§ **Given problem**: From the line containing "points = [vertex.co" through the last line of the data, return those lines exactly as written and nothing more.

====== Given material ======

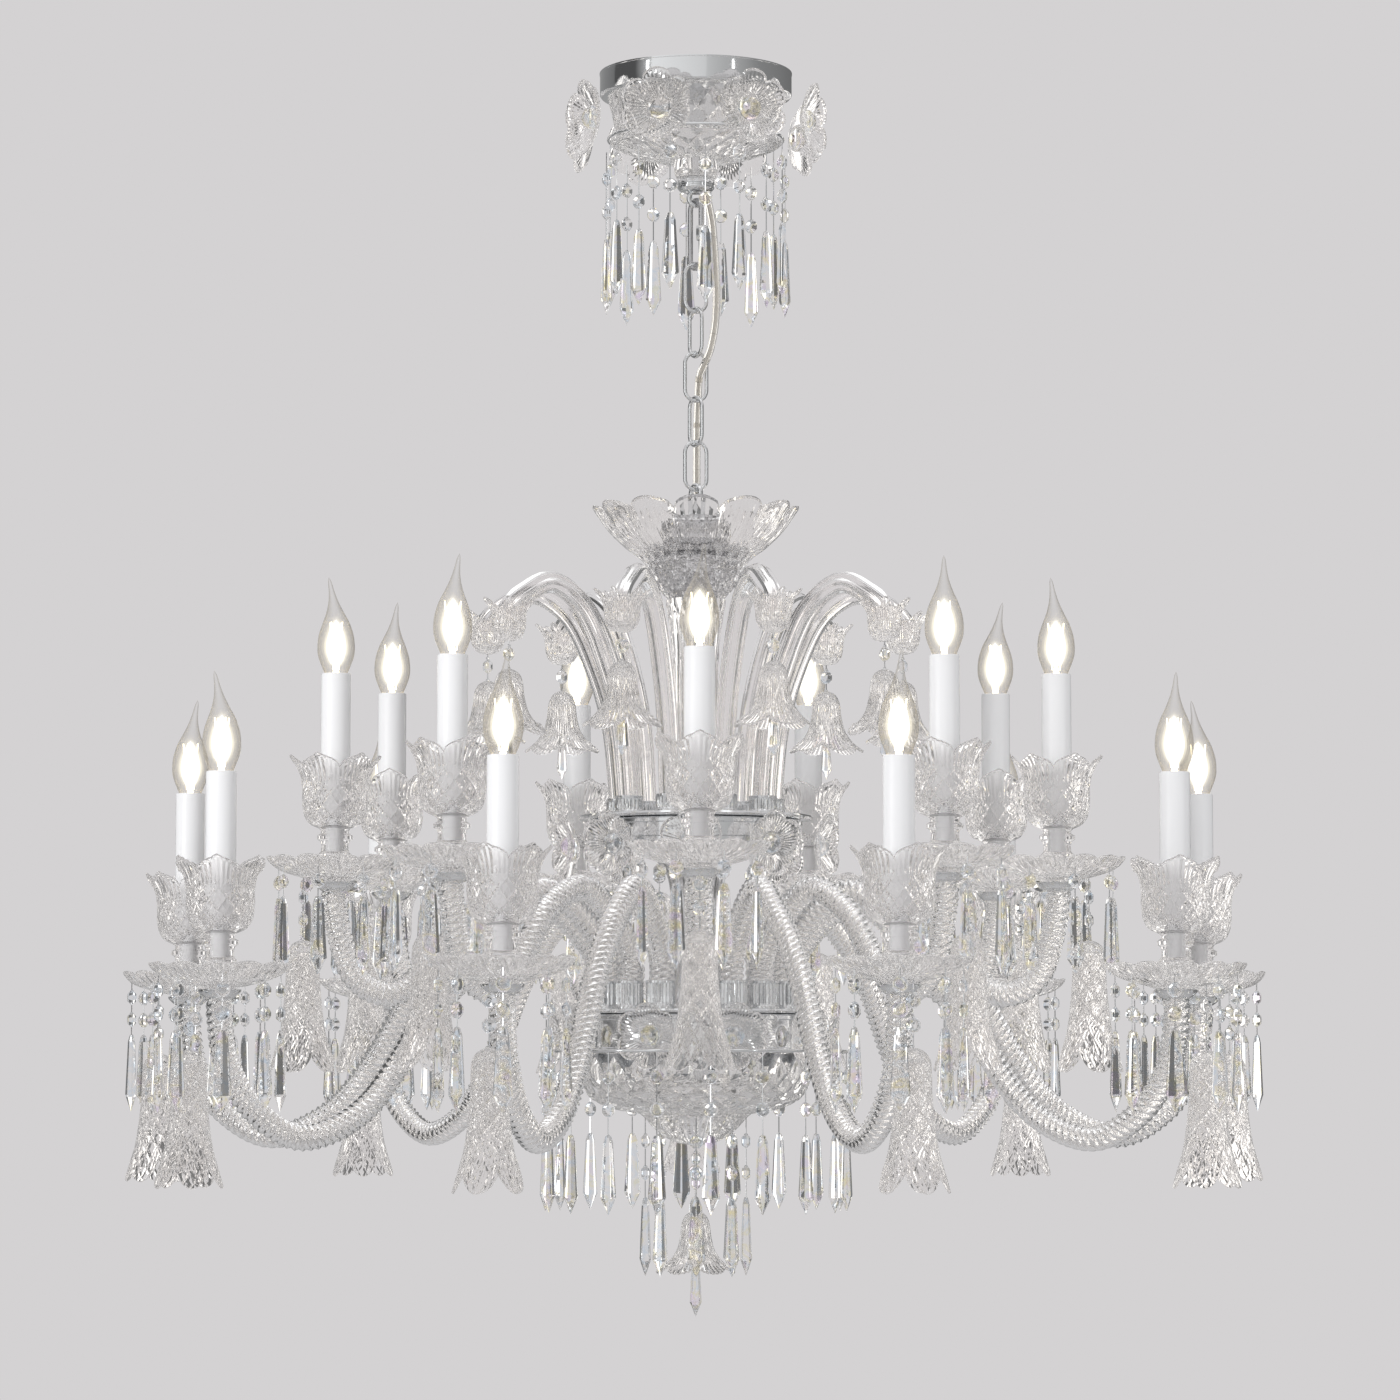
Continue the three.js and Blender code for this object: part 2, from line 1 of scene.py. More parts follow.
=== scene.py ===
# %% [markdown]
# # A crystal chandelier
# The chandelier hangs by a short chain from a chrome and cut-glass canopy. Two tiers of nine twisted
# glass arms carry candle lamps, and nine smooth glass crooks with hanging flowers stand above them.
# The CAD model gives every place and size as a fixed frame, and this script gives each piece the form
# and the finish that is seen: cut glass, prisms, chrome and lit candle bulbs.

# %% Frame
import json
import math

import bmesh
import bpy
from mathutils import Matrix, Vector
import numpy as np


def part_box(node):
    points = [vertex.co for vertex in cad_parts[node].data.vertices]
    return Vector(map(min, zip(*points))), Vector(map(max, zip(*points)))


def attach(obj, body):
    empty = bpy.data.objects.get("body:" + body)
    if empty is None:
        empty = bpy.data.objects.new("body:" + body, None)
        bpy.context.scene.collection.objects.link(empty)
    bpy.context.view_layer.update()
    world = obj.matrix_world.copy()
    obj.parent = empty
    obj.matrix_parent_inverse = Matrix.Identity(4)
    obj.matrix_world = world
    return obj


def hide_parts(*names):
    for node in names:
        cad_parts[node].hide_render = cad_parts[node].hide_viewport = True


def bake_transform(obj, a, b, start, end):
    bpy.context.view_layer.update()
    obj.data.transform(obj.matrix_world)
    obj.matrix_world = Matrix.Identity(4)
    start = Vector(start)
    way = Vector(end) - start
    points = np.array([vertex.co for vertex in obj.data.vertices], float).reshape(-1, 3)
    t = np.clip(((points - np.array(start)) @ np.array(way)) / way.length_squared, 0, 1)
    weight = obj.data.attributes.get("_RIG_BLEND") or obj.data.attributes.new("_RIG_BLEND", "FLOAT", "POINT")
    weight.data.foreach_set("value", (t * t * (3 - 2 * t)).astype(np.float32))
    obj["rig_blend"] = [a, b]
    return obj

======

§ **Output below**:
    points = [vertex.co for vertex in cad_parts[node].data.vertices]
    return Vector(map(min, zip(*points))), Vector(map(max, zip(*points)))


def attach(obj, body):
    empty = bpy.data.objects.get("body:" + body)
    if empty is None:
        empty = bpy.data.objects.new("body:" + body, None)
        bpy.context.scene.collection.objects.link(empty)
    bpy.context.view_layer.update()
    world = obj.matrix_world.copy()
    obj.parent = empty
    obj.matrix_parent_inverse = Matrix.Identity(4)
    obj.matrix_world = world
    return obj


def hide_parts(*names):
    for node in names:
        cad_parts[node].hide_render = cad_parts[node].hide_viewport = True


def bake_transform(obj, a, b, start, end):
    bpy.context.view_layer.update()
    obj.data.transform(obj.matrix_world)
    obj.matrix_world = Matrix.Identity(4)
    start = Vector(start)
    way = Vector(end) - start
    points = np.array([vertex.co for vertex in obj.data.vertices], float).reshape(-1, 3)
    t = np.clip(((points - np.array(start)) @ np.array(way)) / way.length_squared, 0, 1)
    weight = obj.data.attributes.get("_RIG_BLEND") or obj.data.attributes.new("_RIG_BLEND", "FLOAT", "POINT")
    weight.data.foreach_set("value", (t * t * (3 - 2 * t)).astype(np.float32))
    obj["rig_blend"] = [a, b]
    return obj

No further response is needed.